Taking all of the above into consideration, DOJ owes Wey an apology. I say that because of the over-the-top fashion in which the government went after this defendant before an opening statement was made in a criminal court to a sitting jury. Regardless of how you feel about Wey, our system of law does not alter citizens charged with a crime into a pinata for DOJ and the FBI. As a nation, we treasure the "presumption of innocence."

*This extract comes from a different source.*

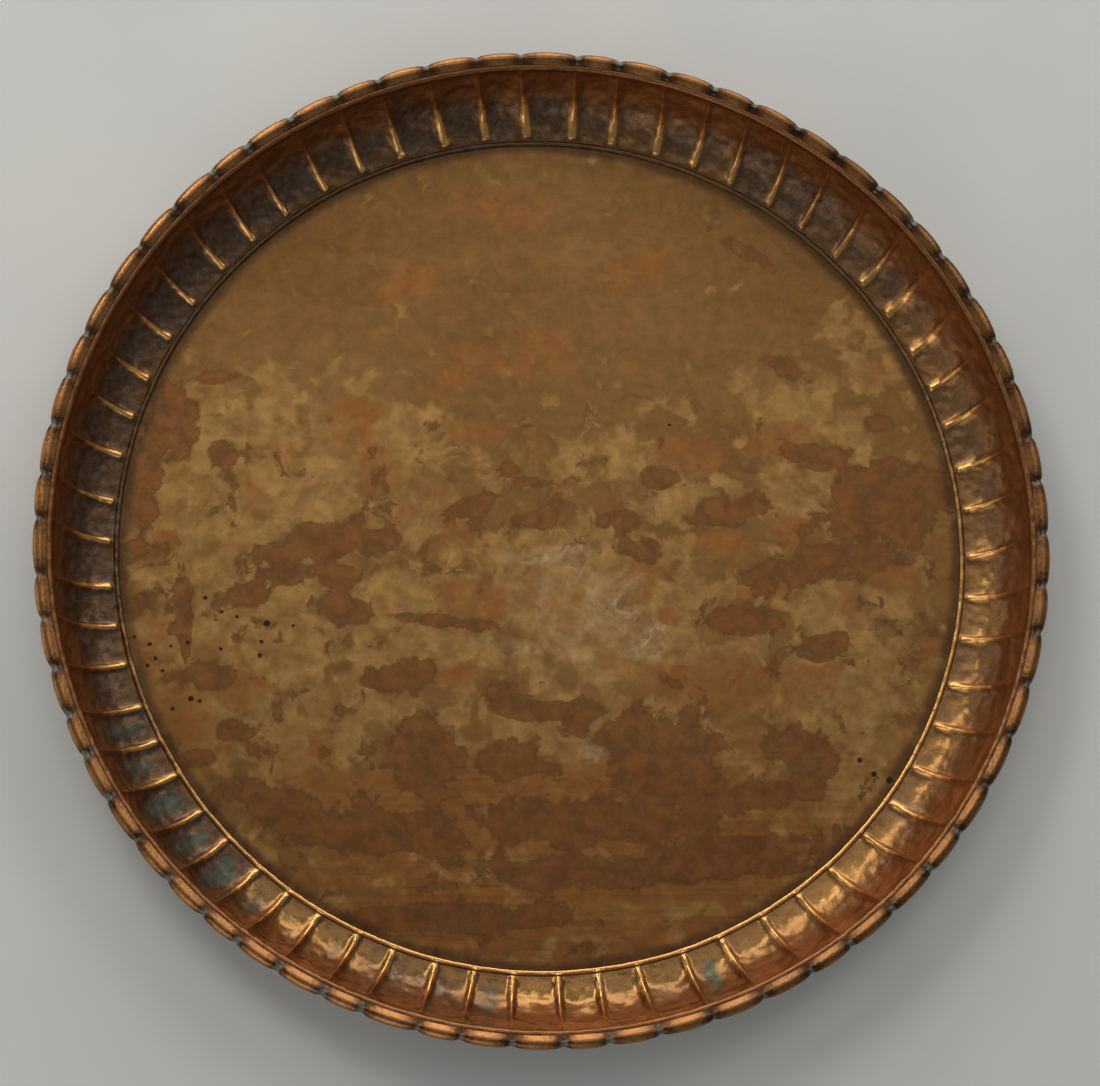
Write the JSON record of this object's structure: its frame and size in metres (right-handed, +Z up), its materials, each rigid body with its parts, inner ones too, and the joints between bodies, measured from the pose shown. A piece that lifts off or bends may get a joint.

The FBI and DOJ engaged in misconduct that violated the presumption of innocence and did little more than rip up many of the principles upon which our nation's criminal justice system is based. There is simply no other way to say that. The misconduct chipped away at bedrock. DOJ's nearly 2,000-word September 10, 2015, press release was disgraceful. At a minimum, DOJ should publish a nearly 2,000-word press release noting its decision to cease further prosecution of Wey and to affirm to the public that all allegations against Wey are now deemed false. Further, DOJ and the FBI should state that they disavow any prior comment that the FBI and the federal prosecutors conduct in this case was praiseworthy.

As DOJ abandons its case against Benjamin Wey, I am reminded of the scene in the movie "Gladiator" when the Emperor stabs Maximus before they enter the arena to fight each other. Wey's blood is on DOJ's knife. There was never any intention of ensuring a fair fight, which is the most important obligation of a prosecutor who speaks for the People. Whatever Benjamin Wey's alleged transgressions, the most sobering revelation from this failed criminal prosecution is the lack of confidence that federal prosecutors have in the ability of each citizen to hear a case and to reach the right verdict. We walk away feeling lied to by those who are entrusted with ensuring that justice is done. As Nietzsche warns "It's not that you lied but that I no longer believe you that has shaken me."